Wednesday, January 21st, 2009

Citrix Systems made multiple major announcements today centered around making Xen a ubiquitous bare metal client hypervisor for PCs.  Among the announcements:

  • A partnership with Intel to bring Xen-based hypervisor technology to millions of Intel-based PC platforms.
  • Project Independence, an exciting vision for how client virtualization will transform desktop computing.

As you might expect, Brian Madden put together a solid overview and assessment of the announcements over on his site.

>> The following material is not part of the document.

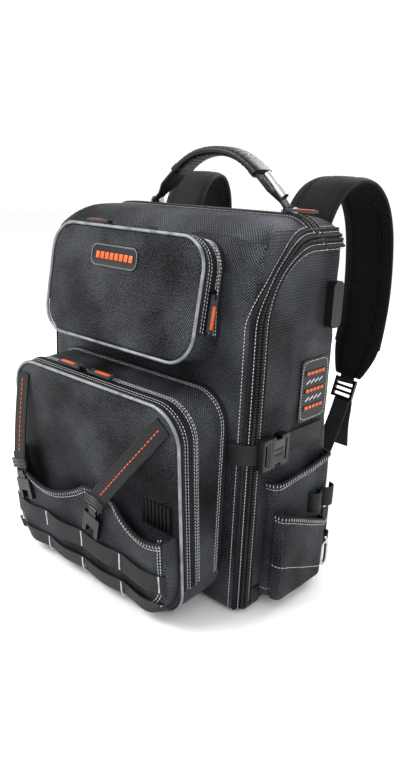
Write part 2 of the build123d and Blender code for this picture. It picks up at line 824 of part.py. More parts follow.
leg_end_z = handle_pin_z + leg_rise
apex_z = handle_pin_z + handle_rise
with BuildPart() as handle_webbing:
    with BuildSketch(Plane.XZ.offset(-handle_y)) as handle_side:
        with BuildLine() as handle_line:
            FilletPolyline(
                (-foot_x, handle_pin_z),
                (-grip_x, leg_end_z),
                (-grip_x * 0.4, apex_z),
                (grip_x * 0.4, apex_z),
                (grip_x, leg_end_z),
                (foot_x, handle_pin_z),
                radius=30,
            )
        trace(handle_line.line, line_width=web_thick)
    extrude(amount=handle_web / 2, both=True)
    # each leg narrows to the eye that turns on its anchor's pin
    for foot_sign in (-1, 1):
        for edge_sign in (-1, 1):
            edge_y = handle_y + edge_sign * (foot_web / 2 + handle_web / 2)
            with Locations((foot_sign * foot_x, edge_y, handle_pin_z)):
                Box(44, handle_web, 32, mode=Mode.SUBTRACT)
            tip_y = handle_y + edge_sign * (eye_r + handle_web / 2)
            with Locations((foot_sign * foot_x, tip_y, handle_pin_z)):
                Box(eye_r * 2, handle_web, eye_r * 2, mode=Mode.SUBTRACT)
    for foot_sign in (-1, 1):
        with BuildSketch(Plane.YZ.offset(foot_sign * foot_x)):
            with Locations((handle_y, handle_pin_z)):
                Circle(eye_r)
        extrude(amount=foot_web / 2, both=True)
        with BuildSketch(Plane.YZ.offset(foot_sign * foot_x)):
            with Locations((handle_y, handle_pin_z)):
                Circle(handle_pin_r + pin_gap)
        extrude(amount=handle_web, both=True, mode=Mode.SUBTRACT)
save(handle_webbing.part, "handle_webbing")

with BuildPart() as handle_grip:
    with BuildSketch(Plane.XZ.offset(-handle_y)):
        with BuildLine() as grip_line:
            FilletPolyline(
                (-grip_x - 6, leg_end_z - 6 * leg_rise / (foot_x - grip_x)),
                (-grip_x, leg_end_z),
                (-grip_x * 0.4, apex_z),
                (grip_x * 0.4, apex_z),
                (grip_x, leg_end_z),
                (grip_x + 6, leg_end_z - 6 * leg_rise / (foot_x - grip_x)),
                radius=(8, 30, 30, 8),
            )
        trace(grip_line.line, line_width=grip_thick)
    extrude(amount=grip_wide / 2, both=True)
    add(handle_webbing.part, mode=Mode.SUBTRACT)
save(handle_grip.part, "handle_grip")

# A satin tube with a bright lower sleeve lies along the front edge of the right leg.
leg_dir = Vector(grip_x - foot_x, 0, leg_rise).normalized()
leg_side = Vector(leg_dir.Z, 0, -leg_dir.X)
rod_start = Vector(foot_x, handle_y - 6, handle_pin_z) + leg_dir * 13
rod_start += leg_side * (web_thick / 2 + sleeve_r + move_gap)
rod_long = 40.0
sleeve_long = 17.0
rod_plane = Plane(origin=rod_start, z_dir=leg_dir)
with BuildPart() as handle_rod:
    with BuildSketch(rod_plane):
        Circle(rod_r)
    extrude(amount=rod_long)
    with BuildSketch(rod_plane):
        Circle(sleeve_r)
    extrude(amount=sleeve_long)
save(handle_rod.part, "handle_rod")

# ---------------------------------------------------------------- shoulder straps
# Each padded strap is sewn to the back panel's top, stands over and hangs to a ladder lock.
strap_face_y = back_y + shoulder_thick / 2
eye_wide = 22.0
lock_pin_r = 1.8
lock_long = 30.0
lock_arm = 4.0
lower_web_thick = 2.0
for side_name, side_sign in (("right", 1), ("left", -1)):
    strap_stop = Vector(side_sign * 146, strap_face_y + 98, 246)
    last_bend = Vector(side_sign * 150, strap_face_y + 112, 300)
    down = (strap_stop - last_bend).normalized()
    away = down.cross(Vector(side_sign, 0, 0)).normalized() * side_sign
    pin_dir = away.cross(down)
    pin_at = strap_stop + down * 7
    lock_plane = Plane(origin=pin_at, x_dir=down, z_dir=away)
    lock_pin_plane = Plane(origin=pin_at, x_dir=down, z_dir=pin_dir)
    with BuildPart() as shoulder_strap:
        with BuildLine() as strap_line:
            FilletPolyline(
                (side_sign * 112, strap_face_y, 396),
                (side_sign * 112, strap_face_y, 452),
                (side_sign * 118, strap_face_y + 30, 510),
                (side_sign * 130, strap_face_y + 80, 524),
                (side_sign * 142, strap_face_y + 118, 480),
                (side_sign * 150, strap_face_y + 122, 380),
                last_bend,
                strap_stop,
                radius=28,
            )
        with BuildSketch(Plane(origin=strap_line.line @ 0, x_dir=(1, 0, 0), z_dir=(0, 0, 1))):
            RectangleRounded(shoulder_wide, shoulder_thick, shoulder_thick * 0.4)
        sweep(transition=Transition.ROUND)
        with BuildSketch(lock_pin_plane):
            Circle(lock_pin_r + 2.2)
            with Locations((-5, 0)):
                Rectangle(10, 3)
        extrude(amount=eye_wide / 2, both=True)
        with BuildSketch(lock_pin_plane):
            Circle(lock_pin_r + pin_gap)
        extrude(amount=eye_wide, both=True, mode=Mode.SUBTRACT)
    save(shoulder_strap.part, f"shoulder_strap_{side_name}")

    with BuildPart() as ladder_lock:
        with BuildSketch(lock_pin_plane):
            Circle(lock_pin_r)
        extrude(amount=lock_wide / 2, both=True)
        with BuildSketch(lock_plane):
            for arm_sign in (-1, 1):
                with Locations((lock_long / 2 - 3, arm_sign * (lock_wide - lock_arm) / 2)):
                    Rectangle(lock_long, lock_arm)
            for bar_at in (9.0, 17.0, lock_long - 5):
                with Locations((bar_at, 0)):
                    Rectangle(3.6, lock_wide)
        extrude(amount=lock_thick / 2, both=True)
    save(ladder_lock.part, f"ladder_lock_{side_name}")
    print(side_name, "ladder lock pin", pin_at, "axis", pin_dir)

# The lower webbing rises from the back's foot to each lock, folds and hangs as a tail.
web_foot_z = 44.0
with BuildPart() as strap_webbing:
    for side_sign in (-1, 1):
        with BuildLine() as webbing_line:
            FilletPolyline(
                (side_sign * 146, back_y + lower_web_thick / 2, web_foot_z),
                (side_sign * 146, back_y + lower_web_thick / 2, web_foot_z + 26),
                (side_sign * 146, back_y + 50, web_foot_z + 90),
                (side_sign * 146, strap_face_y + 86, 206),
                (side_sign * 146, strap_face_y + 98, 202),
                (side_sign * 146, strap_face_y + 92, 176),
                (side_sign * 146, strap_face_y + 96, 140),
                radius=(18, 40, 5, 5, 30),
            )
        with BuildSketch(Plane(origin=webbing_line.line @ 0, x_dir=(1, 0, 0), z_dir=(0, 0, 1))):
            Rectangle(strap_wide, lower_web_thick)
        sweep(path=webbing_line.line)
save(strap_webbing.part, "strap_webbing")


# ---------------------------------------------------------------- side pockets
def side_pocket(side_sign, base_x, out, rear_y, front_z, rear_z):
    """An open pocket on a side wall, with a mouth that slopes from front_z to rear_z."""
    middle_y = (side_front_y + rear_y) / 2
    long = rear_y - side_front_y
    tall = max(front_z, rear_z) - pocket_foot_z
    far = -1 if side_sign > 0 else 0
    with BuildPart() as cup:
        with BuildSketch(Plane.XY.offset(pocket_foot_z)):
            with Locations((side_sign * (base_x + out / 2), middle_y)):
                whole = Rectangle(out, long)
            fillet(whole.vertices().group_by(Axis.X)[far], 10)
        extrude(amount=tall)
        with BuildSketch(Plane.XY.offset(pocket_foot_z + cloth)):
            with Locations((side_sign * (base_x + (out - cloth) / 2), middle_y)):
                hollow = Rectangle(out - cloth, long - 2 * cloth)
            fillet(hollow.vertices().group_by(Axis.X)[far], 10 - cloth)
        extrude(amount=tall, mode=Mode.SUBTRACT)
        with BuildSketch(Plane.YZ):
            with BuildLine():
                Polyline(
                    (side_front_y - 1, front_z),
                    (rear_y + 1, rear_z),
                    (rear_y + 1, rear_z + 2 * beyond),
                    (side_front_y - 1, rear_z + 2 * beyond),
                    (side_front_y - 1, front_z),
                )
            make_face()
        extrude(amount=2 * half_width, both=True, mode=Mode.SUBTRACT)
    return cup.part


phone_x = half_width + phone_out
small_x = phone_x + small_out
save(side_pocket(1, half_width, phone_out, side_rear_y, 166, 178), "phone_pocket")
save(side_pocket(1, phone_x, small_out, small_rear_y, 132, 92), "small_pocket")
save(side_pocket(-1, half_width, bottle_out, side_rear_y, 150, 170), "bottle_pocket")

# Webbing on the right side: two upright tool loops, and a hanging strap for a tape roll.
loop_ys = (34.0, 62.0)
loop_foot_z = 110.0
loop_high = 26.0
loop_r = 11.0
tape_y = 66.0
tape_top_z = 100.0
tape_foot_z = 62.0
tape_wide = 14.0
hook_pin_r = 1.6
hook_pin_x = phone_x + strap_thick + 4
hook_pin_z = tape_foot_z - 6
with BuildPart() as side_webbing:
    with BuildSketch(Plane.XY.offset(loop_foot_z)):
        with Locations(*[(phone_x, loop_y) for loop_y in loop_ys]):
            Circle(loop_r)
        with Locations(*[(phone_x, loop_y) for loop_y in loop_ys]):
            Circle(loop_r - strap_thick, mode=Mode.SUBTRACT)
        with Locations((phone_x - beyond / 2, 0)):
            Rectangle(beyond, body_depth, mode=Mode.SUBTRACT)
    extrude(amount=loop_high)
    with BuildSketch(Plane.YZ.offset(phone_x)):
        with Locations((tape_y, (tape_top_z + tape_foot_z) / 2)):
            Rectangle(tape_wide, tape_top_z - tape_foot_z)
    extrude(amount=strap_thick)
    # cheeks and pin that the snap hook turns on
    with BuildSketch(Plane.XZ.offset(-tape_y)):
        with BuildLine():
            Polyline(
                (phone_x, tape_foot_z + 8),
                (hook_pin_x + 2.4, tape_foot_z + 8),
                (hook_pin_x + 2.4, hook_pin_z - 2.4),
                (hook_pin_x - 2.4, hook_pin_z - 2.4),
                (phone_x, tape_foot_z),
                (phone_x, tape_foot_z + 8),
            )
        make_face()
    extrude(amount=tape_wide / 2, both=True)
    with Locations((hook_pin_x, tape_y, hook_pin_z)):
        Box(20, 6, 14.4, mode=Mode.SUBTRACT)
    with BuildSketch(Plane.XZ.offset(-tape_y)):
        with Locations((hook_pin_x, hook_pin_z)):
            Circle(hook_pin_r)
    extrude(amount=tape_wide / 2, both=True)
save(side_webbing.part, "side_webbing")

snap_long = 36.0
snap_wide = 16.0
snap_wire = 3.6
with BuildPart() as tape_hook:
    with BuildSketch(Plane.XZ.offset(-tape_y)):
        with Locations((hook_pin_x, hook_pin_z)):
            Circle(hook_pin_r + 2)
            Circle(hook_pin_r + pin_gap, mode=Mode.SUBTRACT)
    extrude(amount=snap_wire / 2, both=True)
    with BuildSketch(Plane.YZ.offset(hook_pin_x)):
        with Locations((tape_y, hook_pin_z - hook_pin_r - 1.2 - snap_long / 2)):
            SlotOverall(snap_long, snap_wide, rotation=90)
            SlotOverall(
                snap_long - 2 * snap_wire, snap_wide - 2 * snap_wire, rotation=90,
                mode=Mode.SUBTRACT,
            )
    extrude(amount=snap_wire / 2, both=True)
save(tape_hook.part, "tape_hook")

# ---------------------------------------------------------------- charging port and patch
port_y = 60.0
port_foot_z = 344.0
port_high = 58.0
port_wide = 22.0
port_out = 11.0
socket_wide = 13.0
socket_thick = 5.6
socket_deep = 14.0
with BuildPart() as usb_port:
    with BuildSketch(Plane.YZ.offset(half_width)):
        with Locations((port_y, port_foot_z + port_high / 2)):
            RectangleRounded(port_wide, port_high, 8)
    extrude(amount=port_out)
    with Locations((half_width + port_out / 2, port_y, port_foot_z + socket_deep / 2)):
        Box(socket_thick, socket_wide, socket_deep, mode=Mode.SUBTRACT)
save(usb_port.part, "usb_port")

patch_y = 38.0
patch_foot_z = 228.0
patch_high = 80.0
patch_wide = 60.0
patch_thick = 2.0
bar_rows = 3
with BuildPart() as side_patch:
    with BuildSketch(Plane.YZ.offset(half_width)):
        with Locations((patch_y, patch_foot_z + patch_high / 2)):
            RectangleRounded(patch_wide, patch_high, 6)
    extrude(amount=patch_thick)
    with BuildSketch(Plane.YZ.offset(half_width + patch_thick)):
        for bar_row in range(bar_rows):
            bar_z = patch_foot_z + patch_high * (bar_row + 0.8) / (bar_rows + 0.6)
            with Locations((patch_y, bar_z)):
                Rectangle(patch_wide * 0.7, 6)
    extrude(amount=0.8)
save(side_patch.part, "side_patch")
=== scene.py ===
import math

import bmesh
import bpy
from mathutils import Matrix, Vector
from mathutils.bvhtree import BVHTree


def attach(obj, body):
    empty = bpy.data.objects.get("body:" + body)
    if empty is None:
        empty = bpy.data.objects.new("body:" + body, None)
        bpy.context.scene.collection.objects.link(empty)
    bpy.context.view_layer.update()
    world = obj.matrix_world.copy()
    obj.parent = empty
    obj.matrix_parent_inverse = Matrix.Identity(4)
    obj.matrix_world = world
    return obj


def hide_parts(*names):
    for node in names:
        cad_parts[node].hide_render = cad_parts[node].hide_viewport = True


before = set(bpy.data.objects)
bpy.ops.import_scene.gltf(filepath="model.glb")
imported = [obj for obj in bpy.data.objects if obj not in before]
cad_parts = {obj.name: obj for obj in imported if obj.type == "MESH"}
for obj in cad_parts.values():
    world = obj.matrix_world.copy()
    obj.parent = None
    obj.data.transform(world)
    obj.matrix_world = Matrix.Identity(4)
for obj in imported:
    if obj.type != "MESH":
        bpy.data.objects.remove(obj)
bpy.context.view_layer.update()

MM = 0.001

# ------------------------------------------------------------------ camera
# The camera stands to the right of the pack's front at chest height and looks a little down
# along it, with the pack's front panel on the left and the charging side on the right.
camera_data = bpy.data.cameras.new("camera")
camera_data.sensor_fit = "VERTICAL"
camera_data.sensor_height = 36
camera_data.lens = 31.46
camera_data.shift_x = 0.0146
camera_data.shift_y = -0.033
camera = bpy.data.objects.new("camera", camera_data)
bpy.context.scene.collection.objects.link(camera)
camera_turn = (
    Matrix.Rotation(math.radians(42.73), 3, "Z")
    @ Matrix.Rotation(math.radians(90 - 15.6), 3, "X")
    @ Matrix.Rotation(math.radians(2.3), 3, "Z")
)
camera.rotation_euler = camera_turn.to_euler()
camera.location = (0.6229, -0.6661, 0.5200)
bpy.context.scene.camera = camera


# ------------------------------------------------------------------ studio
# A flat white sheet of paper under the pack, one broad soft box high on the left, a
# weaker one on the right and a strip behind that draws the edges.
def linear(code):
    """Linear colour from an sRGB hex code."""
    parts = [int(code[i : i + 2], 16) / 255 for i in (1, 3, 5)]
    return [p / 12.92 if p < 0.04045 else ((p + 0.055) / 1.055) ** 2.4 for p in parts] + [1]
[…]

At Virtual Computer, we see these industry developments providing tremendous validation of our approach of using client virtualization technology to redefine desktop computing in a way that is better for IT professionals and better for end-users. The reason we chose to use Xen as the foundation for NxTop Engine, our bare metal client hypervisor, is that we felt that it would take an industry ecosystem and the added leverage of the open source community to realize such an ambitious vision.

The technical challenges of deploying a bare metal hypervisor on a end-user PC are very different from the requirements for servers performing backend data center workload.  While we have overcome a great many of these challenges on our own, working with the open source community has already yielded significant advantages as we set out to complete against companies like VMware who have substantial resources but are constrained by their use of a proprietary hypervisor.

A major push, led by Citrix and Intel, to make Xen the de facto standard client hypervisor technology will provide even greater advantages to small but innovative ecosystem players like Virtual Computer.